According to many within the industry, the UK now has everything in place to become a player in the global solar market.

“The UK market for solar PV is growing explosively. This is because the FITs [feed-in tariffs] bring a huge new raft of players – the energy users – into the market; broadening it way beyond the traditional energy industry. All renewable power sources are benefitting, but solar is doing best because it is so easy to apply,”

Commented Philip Wolfe, Director of Ownenergy and leading exponent of feed-in tariffs.

With the tariffs working as a means of incentivisation for investors who were once reluctant to invest in what was once an extremely expensive field, the tariffs offset costs and greatly improve the attractiveness of green energy investments. In all countries where tariffs have been introduced there has been a massive uptake in investment with individuals keen to take advantage of legislation-protected investments with healthy ROIs.

With regards to potential for the solar PV industry, Edwin Koot CEO of Solarplaza stated that,

“Having experienced the benefits that FITs have to offer, European countries are now looking to capitalise on the emerging UK market. We can already see signs of this happening for our upcoming UK PV Conference: where 67% of delegate registrations are from international companies, compared to just 33% from the UK.”

However, warning that in the current climate the UK solar PV industry is unlikely to achieve overnight success, Clive Collison of South Facing said,

“It will take time to develop the UK market. Currently there is a lack of knowledge so education of potential customers and businesses is needed. Right now, very few people understand the feed-in tariff system and the opportunities to their full extent.

It took Germany, Spain and Italy three years after the start of their feed-in tariff to reach a substantial market scale. No doubt a similar market development will occur in the UK. That is why conferences like the UK PV Conference are important, to educate the business community and customers and build the business infrastructure.
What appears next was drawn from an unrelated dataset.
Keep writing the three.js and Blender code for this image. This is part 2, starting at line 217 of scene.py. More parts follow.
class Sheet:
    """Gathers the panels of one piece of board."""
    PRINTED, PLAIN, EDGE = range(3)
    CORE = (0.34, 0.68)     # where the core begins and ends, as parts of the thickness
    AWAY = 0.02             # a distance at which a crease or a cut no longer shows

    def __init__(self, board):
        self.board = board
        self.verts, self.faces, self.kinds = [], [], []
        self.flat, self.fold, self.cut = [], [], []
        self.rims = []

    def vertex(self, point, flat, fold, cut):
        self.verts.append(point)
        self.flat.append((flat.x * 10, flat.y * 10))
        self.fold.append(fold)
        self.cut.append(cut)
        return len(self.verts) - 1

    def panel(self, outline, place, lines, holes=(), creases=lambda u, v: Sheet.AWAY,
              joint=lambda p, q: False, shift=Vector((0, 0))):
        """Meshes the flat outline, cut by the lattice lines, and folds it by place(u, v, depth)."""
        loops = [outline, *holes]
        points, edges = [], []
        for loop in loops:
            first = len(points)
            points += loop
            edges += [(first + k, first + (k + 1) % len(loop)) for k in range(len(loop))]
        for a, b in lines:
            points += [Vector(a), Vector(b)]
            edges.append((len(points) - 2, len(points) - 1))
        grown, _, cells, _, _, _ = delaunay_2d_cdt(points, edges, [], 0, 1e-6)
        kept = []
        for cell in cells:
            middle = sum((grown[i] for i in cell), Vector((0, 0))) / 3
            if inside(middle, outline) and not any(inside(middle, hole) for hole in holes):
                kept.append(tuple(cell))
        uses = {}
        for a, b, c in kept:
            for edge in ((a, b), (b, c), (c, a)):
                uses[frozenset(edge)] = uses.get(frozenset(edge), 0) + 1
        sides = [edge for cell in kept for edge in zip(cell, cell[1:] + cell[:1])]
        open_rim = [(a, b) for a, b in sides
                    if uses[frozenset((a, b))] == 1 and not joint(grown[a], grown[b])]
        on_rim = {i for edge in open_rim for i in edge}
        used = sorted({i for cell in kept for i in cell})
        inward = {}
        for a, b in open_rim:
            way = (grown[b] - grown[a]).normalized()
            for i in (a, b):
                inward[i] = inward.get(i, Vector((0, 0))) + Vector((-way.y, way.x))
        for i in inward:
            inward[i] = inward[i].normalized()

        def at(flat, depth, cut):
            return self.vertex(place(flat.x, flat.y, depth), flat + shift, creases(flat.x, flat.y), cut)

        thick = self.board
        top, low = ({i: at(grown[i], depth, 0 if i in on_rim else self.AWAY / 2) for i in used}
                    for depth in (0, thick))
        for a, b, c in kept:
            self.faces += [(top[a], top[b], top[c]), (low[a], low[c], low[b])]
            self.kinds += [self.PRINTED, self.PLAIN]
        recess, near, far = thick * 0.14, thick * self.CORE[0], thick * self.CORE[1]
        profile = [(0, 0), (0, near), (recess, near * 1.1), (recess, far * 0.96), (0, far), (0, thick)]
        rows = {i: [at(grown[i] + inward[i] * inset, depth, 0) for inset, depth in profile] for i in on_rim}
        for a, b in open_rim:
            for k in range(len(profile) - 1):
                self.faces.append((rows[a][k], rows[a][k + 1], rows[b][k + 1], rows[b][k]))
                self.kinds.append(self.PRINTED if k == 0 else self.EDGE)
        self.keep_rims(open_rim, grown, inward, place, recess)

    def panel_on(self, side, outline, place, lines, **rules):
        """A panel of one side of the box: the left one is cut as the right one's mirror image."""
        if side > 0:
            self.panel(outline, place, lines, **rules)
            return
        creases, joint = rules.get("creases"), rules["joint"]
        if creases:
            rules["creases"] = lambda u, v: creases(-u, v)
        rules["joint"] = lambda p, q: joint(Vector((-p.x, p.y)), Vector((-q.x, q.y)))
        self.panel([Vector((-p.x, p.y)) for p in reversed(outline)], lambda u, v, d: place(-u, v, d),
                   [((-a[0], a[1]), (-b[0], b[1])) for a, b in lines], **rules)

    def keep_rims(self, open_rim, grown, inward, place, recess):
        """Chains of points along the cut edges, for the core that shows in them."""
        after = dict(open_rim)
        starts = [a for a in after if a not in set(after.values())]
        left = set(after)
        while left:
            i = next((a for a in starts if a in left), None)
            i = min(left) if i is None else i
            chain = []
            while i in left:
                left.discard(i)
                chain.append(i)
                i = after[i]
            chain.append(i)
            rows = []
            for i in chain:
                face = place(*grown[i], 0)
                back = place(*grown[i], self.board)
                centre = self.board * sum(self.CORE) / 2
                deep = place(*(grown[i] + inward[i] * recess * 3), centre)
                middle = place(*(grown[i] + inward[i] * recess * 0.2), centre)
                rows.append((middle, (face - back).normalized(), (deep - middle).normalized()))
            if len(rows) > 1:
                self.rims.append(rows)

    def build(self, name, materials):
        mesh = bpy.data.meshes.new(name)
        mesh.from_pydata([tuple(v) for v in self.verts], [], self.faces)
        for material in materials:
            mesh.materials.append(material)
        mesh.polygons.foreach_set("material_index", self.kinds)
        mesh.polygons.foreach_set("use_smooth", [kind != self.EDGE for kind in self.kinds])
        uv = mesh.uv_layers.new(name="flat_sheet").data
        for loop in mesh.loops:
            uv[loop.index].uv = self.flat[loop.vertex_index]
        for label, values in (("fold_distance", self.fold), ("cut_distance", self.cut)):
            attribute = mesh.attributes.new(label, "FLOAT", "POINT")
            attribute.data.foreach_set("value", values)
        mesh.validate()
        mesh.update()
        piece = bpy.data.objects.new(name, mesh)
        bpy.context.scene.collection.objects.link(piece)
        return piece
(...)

There will be plenty of business for everybody.”

With the Queen’s speech today outlining the coalition Government’s plans to revitalise the economy, those within renewable energy will be pondering the future of the UK low carbon economy.

Frost & Sullivan have conducted a study which indicates that the Clegg-Cameron alliance commitment to a low carbon economy could prove beneficial to other struggling industries and in particular, chemicals. The chemical industry plays an important part in the manufacture of new renewable technologies such as solar PV. Frost & Sullivan therefore predict that the growth of the UK solar industry, pushed by the feed-in tariff could help support the chemical industry.

Making comparisons to Germany who introduced their own feed-in tariff system in 2000 in order to incentivise solar investment, Frost & Sullivan believe that the UK feed-in tariff could prove to be a similarly successful catalyst for UK industry as a whole.

Frost & Sullivan Industry Analyst, Dr. Nicola Rudd stated that,

“Increased deployment of photovoltaics has a knock-on effect on the chemical industry as the raw materials, such as solar grade silicon and industrial gases, are supplied by chemical manufacturers. Several of these companies, such as PV Crystalox Solar and Linde, have facilities in the UK and could benefit from this increased local demand for photovoltaics.”

Rudd believes that other areas of UK manufacturing could also benefit from moves towards a low carbon economy. The manufacture of electric and hybrid vehicles in the UK is set to grow, creating jobs and supporting related industries. Rudd believes that,

“The UK is going to be a manufacturing hub for electric vehicles, as demonstrated by Nissan’s announcement that they are going to be manufacturing electric vehicles in Sunderland from 2013.”